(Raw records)
============================================================
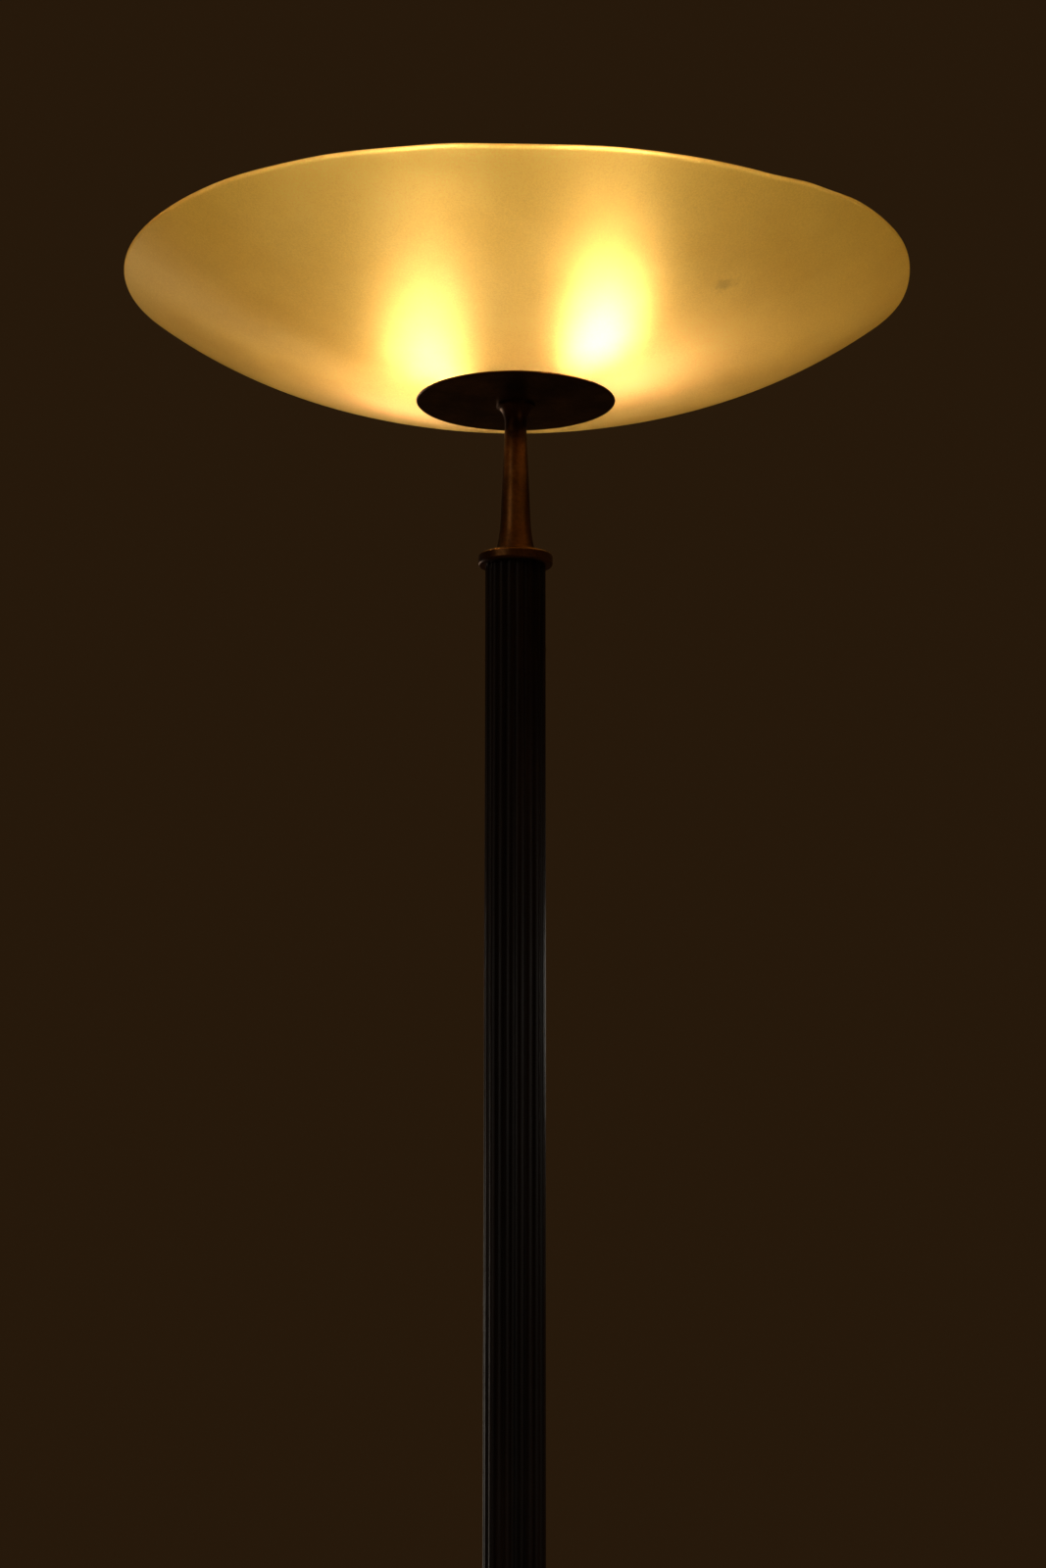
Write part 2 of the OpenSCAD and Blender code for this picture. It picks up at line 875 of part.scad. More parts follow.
// Two-way connector inside the hub
module hub_connector() {
    color("#d8d2c4")
    rotate([0, 0, lamp_turn])
    translate([-3.5, -8, block_z])
    difference() {
        cube([7, 16, 6.4]);
        for (y = [4, 12]) {
            translate([-over, y, 3.2]) rotate([0, 90, 0]) cylinder(r = 1.2, h = 7 + 2 * over);
        }
    }
}

// Domed lid of the hub, with a skirt that fits inside it
module hub_cap() {
    dome_r = (hub_r * hub_r + cap_rise * cap_rise) / (2 * cap_rise);
    color(AGED_BRASS)
    difference() {
        union() {
            intersection() {
                translate([0, 0, finial_z - dome_r]) sphere(r = dome_r, $fn = 96);
                translate([0, 0, hub_top_z]) cylinder(r = hub_r, h = cap_rise);
            }
            ring(hub_bore_r - slip, hub_bore_r - 1.5, hub_top_z - 3, 3.5);
        }
        translate([0, 0, hub_top_z - 4]) cylinder(r = 2.1, h = cap_rise + 5);
        translate([0, 0, finial_z - 0.6]) cylinder(r = hub_r, h = cap_rise);
    }
}

// Turned finial with a stud that passes through the lid
module finial() {
    color(AGED_BRASS)
    translate([0, 0, finial_z - 0.6])
    rotate_extrude() {
        translate([0, -12.4]) square([2, 13.4]);
        square([4.5, 1.6]);
        polygon([[0, 1], [3.2, 1.6], [2.4, 4], [3, 8], [0, 8]]);
        intersection() {
            translate([0, 13]) circle(r = 6);
            square([7, 22]);
        }
        polygon([[0, 16], [4.2, 17.2], [2.2, 21], [1.4, 26], [0.8, 28.4], [0, 29]]);
    }
}

// Nut that holds the finial inside the lid
module finial_nut() {
    color(STEEL)
    translate([0, 0, hub_top_z - 2.4])
    difference() {
        cylinder(r = 4, h = 2.3, $fn = 6);
        translate([0, 0, -over]) cylinder(r = 2.05, h = 2.3 + 2 * over);
    }
}

// ---- lamps ----

// Threaded nipple that joins a lampholder to the hub
module lamp_nipple(i) {
    color(BRIGHT_BRASS) on_lamp(i) ring(rod_r, 3.5, nipple_from, nipple_to - nipple_from);
}

// Moulded skirt of a lampholder
module lampholder(i) {
    color(BAKELITE)
    on_lamp(i)
    rotate_extrude()
    polygon([
        [rod_r + slip, holder_from],
        [8, holder_from],
        [holder_r, holder_from + holder_cone],
        [holder_r, holder_to - 1],
        [holder_r - 1, holder_to],
        [11.8, holder_to],
        [11.8, insert_from - 0.2],
        [rod_r + slip, insert_from - 0.2]
    ]);
}

// Ceramic insert of a lampholder
module lampholder_insert(i) {
    color("#e6e1d6")
    on_lamp(i)
    difference() {
        translate([0, 0, insert_from]) cylinder(r = 11.6, h = insert_to - insert_from);
        translate([0, 0, contact_t + 1]) cylinder(r = 7.9, h = insert_to);
        translate([0, 0, insert_from - over]) cylinder(r = 3.2, h = insert_to);
    }
}

// Threaded shell and centre contact of a lampholder
module lampholder_contacts(i) {
    color(BRIGHT_BRASS)
    on_lamp(i) {
        ring(7.8, 7.15, contact_t + 2, 16);
        translate([0, 0, contact_t - 1.4]) cylinder(r = 3, h = 1.4);
        translate([0, 0, insert_from + 0.4]) cylinder(r = 1.2, h = contact_t - insert_from - 1);
    }
}

// Outline of a bulb's glass from its axis and from the height low, shrunk by
// inset: a stub inside the cap, a neck that opens out, and a round bulb
module bulb_outline(inset, low) {
    spread = 52;
    difference() {
        union() {
            translate([0, bulb_centre]) circle(r = bulb_r - inset);
            polygon([
                [0, low],
                [bulb_stub_r - inset, low],
                [bulb_stub_r - inset, cap_to - 0.5],
                [bulb_neck_r - inset, cap_to + 0.2],
                [bulb_r * sin(spread) - inset, bulb_centre - bulb_r * cos(spread)],
                [0, bulb_centre]
            ]);
        }
        translate([-bulb_d, 0]) square([bulb_d, 2 * bulb_centre]);
    }
}

// Frosted envelope of a bulb
module bulb_glass(i) {
    color("#fff2cc", 0.7)
    on_lamp(i)
    rotate_extrude()
    difference() {
        bulb_outline(0, cap_to - 4);
        bulb_outline(bulb_wall, cap_to - 4 - over);
    }
}

// Screw cap of a bulb with its centre contact
module bulb_cap(i) {
    color(STEEL)
    on_lamp(i)
    rotate_extrude()
    difference() {
        union() {
            translate([0, contact_t]) square([2.6, 2]);
            polygon([[0, contact_t + 1], [2.6, contact_t + 1.4], [6.2, contact_t + 4], [0, contact_t + 4]]);
            translate([0, contact_t + 4]) square([6.85, cap_to - contact_t - 5]);
            translate([0, cap_to - 2.4]) square([bulb_neck_r + 0.3, 1.6]);
        }
        translate([0, contact_t + 6]) square([bulb_stub_r + 0.2, cap_to]);
    }
}

// Stem, support wires and filament inside a bulb
module bulb_filament(i) {
    color("#d9c9a0")
    on_lamp(i) {
        translate([0, 0, contact_t + 6]) cylinder(r1 = 4.6, r2 = 2, h = 24);
        translate([0, 0, contact_t + 29]) cylinder(r = 1.4, h = 12);
        swept([
            [1, 0, contact_t + 40],
            [7, 0, contact_t + 46],
            [9, 0, contact_t + 50],
            [4, 3, contact_t + 51],
            [-4, 3, contact_t + 51],
            [-9, 0, contact_t + 50],
            [-7, 0, contact_t + 46],
            [-1, 0, contact_t + 40]
        ], 0.5, 6);
    }
}

// The pair of wires from the connector to a lampholder
module lamp_wires(i) {
    color("#8a8378")
    for (s = [-1, 1]) {
        rotate([0, 0, lamp_turn + 180 * (i - 1)])
        swept(rounded_route([
            [3.5, 4 * s, block_z + 3.2],
            [6.2, 3.6 * s, block_z + 2.6],
            [9.8 * cos(lamp_tilt) + 1.2, 1.3 * s, lamp_z + 11.6 * sin(lamp_tilt)],
            [wire_to * cos(lamp_tilt), 1.3 * s, lamp_z + wire_to * sin(lamp_tilt)]
        ], 1.2, 3), 0.7, 6);
    }
}

// ---- wires ----

// Where a wire turns up into the rod, and where it leaves at the top
function riser(turn, top_z) = [
    turned(wire_ring, 0, high_z, turn),
    turned(wire_ring, 0, top_z, turn)
];

// Point reached inside the hub from the rod, seen along the connector
function hub_point(x, y, z) = turned(x, y, z, lamp_turn);

module live_wire() {
    color("#6e2f22")
    swept(rounded_route(concat(
        [
            turned(switch_r - 1, contact_off, terminal_z + 1.4, switch_turn),
            turned(switch_r - 11, contact_off, terminal_z + 1.4, switch_turn),
            turned(switch_r - 24, 2, high_z, switch_turn)
        ],
        riser(LIVE_TURN, rod_top_z + 1),
        [
            hub_point(0, -4, block_z - 2.4),
            hub_point(0, -4, block_z)
        ]
    ), 1.2), wire_r);
}

module neutral_wire() {
    color("#27343f")
    swept(rounded_route(concat(
        [
            [-terminal_x, terminal_y, inside_z + terminal_wire_z],
            [-terminal_x, terminal_y - 6, inside_z + terminal_wire_z],
            [-1, 86, high_z]
        ],
        riser(NEUTRAL_TURN, rod_top_z + 1),
        [
            hub_point(0, 4, block_z - 2.4),
            hub_point(0, 4, block_z)
        ]
    ), 1.2), wire_r);
}

module earth_wire() {
    color("#5f6b34")
    swept(rounded_route(concat(
        [
            [earth_spot.x, earth_spot.y - 7, inside_z + tag_t + wire_r],
            [earth_spot.x, earth_spot.y - 15, inside_z + tag_t + wire_r],
            [-5, 86, high_z],
            [-5, 20, high_z]
        ],
        riser(EARTH_TURN, rod_top_z + 1.4),
        [
            hub_point(-7, -3, rod_top_z + 2.3)
        ]
    ), 1.2), wire_r);
}

module switch_lead() {
    color("#6e2f22")
    swept(rounded_route([
        [terminal_x, terminal_y, inside_z + terminal_wire_z],
        [terminal_x, terminal_y - 6, inside_z + terminal_wire_z],
        [4, 88, low_z],
        [4, 22, low_z],
        turned(22, -2, low_z, switch_turn),
        turned(switch_r - 24, -2, low_z, switch_turn),
        turned(switch_r - 11, -contact_off, terminal_z + 1.4, switch_turn),
        turned(switch_r - 1, -contact_off, terminal_z + 1.4, switch_turn)
    ], 3), wire_r);
}

// ---- nodes ----

base_felt();
base_plate();
base_screws();
base_weight();
base_cover();
cord_gland();
gland_nut();
cord_clamp();
cord_clamp_screws();
terminal_block();
terminal_screws();
earth_tag();
earth_screw();
switch_body();
switch_nut();
switch_contacts();
switch_button();
switch_bridge();
button_spring();
tie_rod();
tie_rod_nut();
lock_washer();
tie_rod_washer();
lower_collar();
reeded_column();
top_collar();
neck();
support_plate();
lower_gasket();
glass_bowl();
glass_bush();
upper_gasket();
clamp_disc();
lamp_hub();
hub_connector();
hub_cap();
finial();
finial_nut();
for (i = [1, 2]) {
    lamp_nipple(i);
    lampholder(i);
    lampholder_insert(i);
    lampholder_contacts(i);
    bulb_glass(i);
    bulb_cap(i);
    bulb_filament(i);
    lamp_wires(i);
}
live_wire();
neutral_wire();
earth_wire();
switch_lead();
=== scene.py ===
import json
import math

import bpy
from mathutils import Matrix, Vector


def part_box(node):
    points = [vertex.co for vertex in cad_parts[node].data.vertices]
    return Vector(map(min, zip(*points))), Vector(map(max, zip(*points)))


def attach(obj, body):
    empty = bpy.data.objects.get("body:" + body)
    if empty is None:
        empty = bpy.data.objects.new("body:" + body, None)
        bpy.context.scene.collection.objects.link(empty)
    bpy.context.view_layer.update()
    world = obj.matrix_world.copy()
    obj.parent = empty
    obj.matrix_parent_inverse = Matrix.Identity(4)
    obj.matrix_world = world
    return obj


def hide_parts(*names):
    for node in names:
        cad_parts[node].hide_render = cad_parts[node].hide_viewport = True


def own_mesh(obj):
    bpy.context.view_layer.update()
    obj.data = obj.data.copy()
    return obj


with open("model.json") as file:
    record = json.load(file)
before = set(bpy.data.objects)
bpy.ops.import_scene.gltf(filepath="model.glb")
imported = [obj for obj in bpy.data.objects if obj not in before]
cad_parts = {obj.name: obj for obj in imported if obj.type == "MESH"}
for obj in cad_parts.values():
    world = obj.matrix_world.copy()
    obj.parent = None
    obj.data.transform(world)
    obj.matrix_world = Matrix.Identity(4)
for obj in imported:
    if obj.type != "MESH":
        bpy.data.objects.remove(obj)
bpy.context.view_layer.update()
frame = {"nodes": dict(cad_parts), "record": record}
nodes = frame["nodes"]
scene = bpy.context.scene
scene.view_settings.view_transform = "Standard"

MM = 0.001


# ---- where things are, read from the frame ----

glass_low, glass_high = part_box("glass_bowl")
plate_low, plate_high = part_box("support_plate")
RIM_Z = glass_high.z
GLASS_Z = glass_low.z
BOWL_R = (glass_high.x - glass_low.x) / 2
PLATE_R = (plate_high.x - plate_low.x) / 2
BULBS = [sum(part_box(f"bulb_glass_{i}"), Vector()) / 2 for i in (1, 2)]


# ---- camera: low, in front, looking up at the bowl ----

CAMERA_DISTANCE = 2.184
CAMERA_HEIGHT = 0.9715
CAMERA_PITCH = 11.2
CAMERA_YAW = 0.131
CAMERA_ROLL = -0.045
LENS = 85.5
SENSOR_WIDTH = 36
NEAREST = 0.05
FARTHEST = 60


def make_camera():
    """The camera, low and in front, with the lens and the lean that the view has."""
    data = bpy.data.cameras.new("camera")
    data.lens = LENS
    data.sensor_width = SENSOR_WIDTH
    data.clip_start = NEAREST
    data.clip_end = FARTHEST
    camera = bpy.data.objects.new("camera", data)
    camera.location = (0, -CAMERA_DISTANCE, CAMERA_HEIGHT)
    camera.rotation_mode = "XYZ"
    camera.rotation_euler = (
        math.radians(90 + CAMERA_PITCH),
        math.radians(CAMERA_ROLL),
        math.radians(-CAMERA_YAW),
    )
    scene.collection.objects.link(camera)
    scene.camera = camera


make_camera()


# ---- node tree helpers ----

class Tree:
    """Short calls for building a material's node tree."""

    def __init__(self, name):
        self.material = bpy.data.materials.new(name)
        self.material.use_nodes = True
        self.tree = self.material.node_tree
        self.tree.nodes.clear()
        self.output = self.tree.nodes.new("ShaderNodeOutputMaterial")
        self.coords = self.tree.nodes.new("ShaderNodeTexCoord").outputs["Object"]

    def node(self, kind, inputs=None, **settings):
        made = self.tree.nodes.new("ShaderNode" + kind)
        for key, value in settings.items():
            setattr(made, key, value)
        for key, value in (inputs or {}).items():
            if isinstance(value, bpy.types.NodeSocket):
                self.tree.links.new(value, made.inputs[key])
            else:
                made.inputs[key].default_value = value
        return made

    def noise(self, scale, detail=4.0, roughness=0.55, vector=None, distortion=0.0):
        return self.node(
            "TexNoise",
            {
                "Vector": vector or self.coords,
                "Scale": scale,
                "Detail": detail,
                "Roughness": roughness,
                "Distortion": distortion,
            },
        ).outputs["Fac"]

    def stretched(self, x, y, z):
        return self.node("Mapping", {"Vector": self.coords, "Scale": (x, y, z)}).outputs[0]

    def ramp(self, value, stops):
        made = self.node("ValToRGB", {"Fac": value})
        elements = made.color_ramp.elements
        while len(elements) < len(stops):
            elements.new(0.5)
        for element, (position, colour) in zip(elements, stops):
            element.position = position
            element.color = (*colour, 1)
        return made.outputs["Color"]

    def levels(self, value, low, high, to_low, to_high):
        return self.node(
            "MapRange",
            {"Value": value, "From Min": low, "From Max": high, "To Min": to_low, "To Max": to_high},
        ).outputs["Result"]

    def math(self, operation, a, b):
        return self.node("Math", {0: a, 1: b}, operation=operation).outputs[0]

    def mix(self, factor, a, b):
        made = self.node("Mix", data_type="RGBA")
        for key, value in (("Factor", factor), ("A", a), ("B", b)):
            socket = next(s for s in made.inputs if s.name == key and s.enabled)
            if isinstance(value, bpy.types.NodeSocket):
                self.tree.links.new(value, socket)
            else:
                socket.default_value = value if key == "Factor" else (*value, 1)
        return next(s for s in made.outputs if s.enabled)

    def bump(self, height, strength, distance):
        inputs = {"Height": height, "Strength": strength, "Distance": distance}
        return self.node("Bump", inputs).outputs[0]

    def principled(self, **inputs):
        names = {key.replace("_", " "): value for key, value in inputs.items()}
        for key in ("Base Color", "Emission Color"):
            value = names.get(key)
            if value is not None and not isinstance(value, bpy.types.NodeSocket):
                names[key] = (*value, 1)
        return self.node("BsdfPrincipled", names)

    def finish(self, shader):
        self.tree.links.new(shader.outputs[0], self.output.inputs["Surface"])
        return self.material


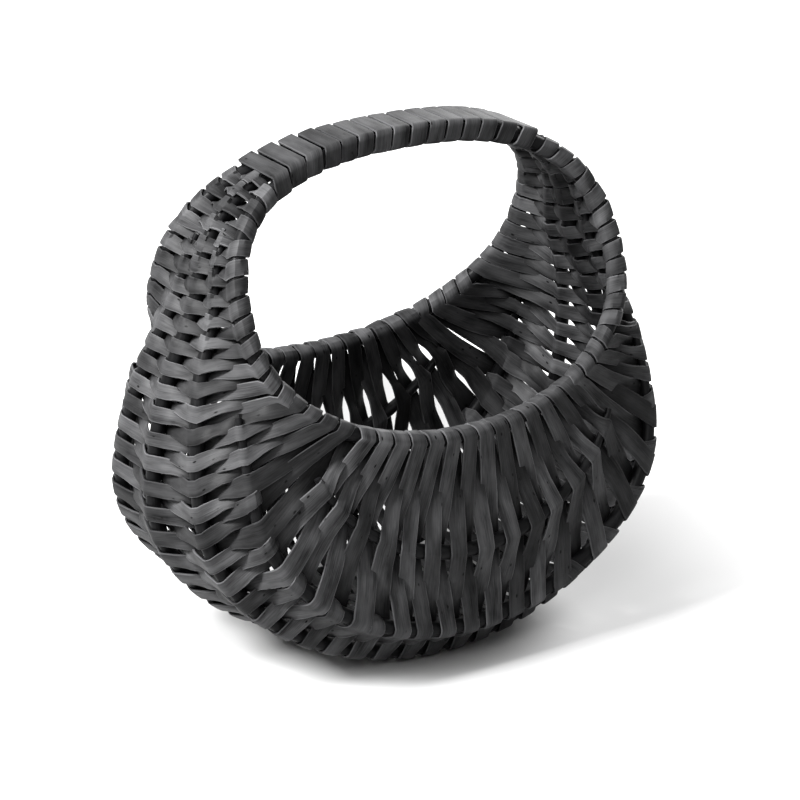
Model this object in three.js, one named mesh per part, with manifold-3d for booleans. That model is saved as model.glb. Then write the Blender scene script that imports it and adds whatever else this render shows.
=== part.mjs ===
============================================================
Task to complete: Search the material above for "that". Pull out each line where it shows up.

Full answer:
// Domed lid of the hub, with a skirt that fits inside it
// Turned finial with a stud that passes through the lid
// Nut that holds the finial inside the lid
// Threaded nipple that joins a lampholder to the hub
// inset: a stub inside the cap, a neck that opens out, and a round bulb
    """The camera, low and in front, with the lens and the lean that the view has."""
Model this object in three.js, one named mesh per part, with manifold-3d for booleans. That model is saved as model.glb. Then write the Blender scene script that imports it and adds whatever else this render shows.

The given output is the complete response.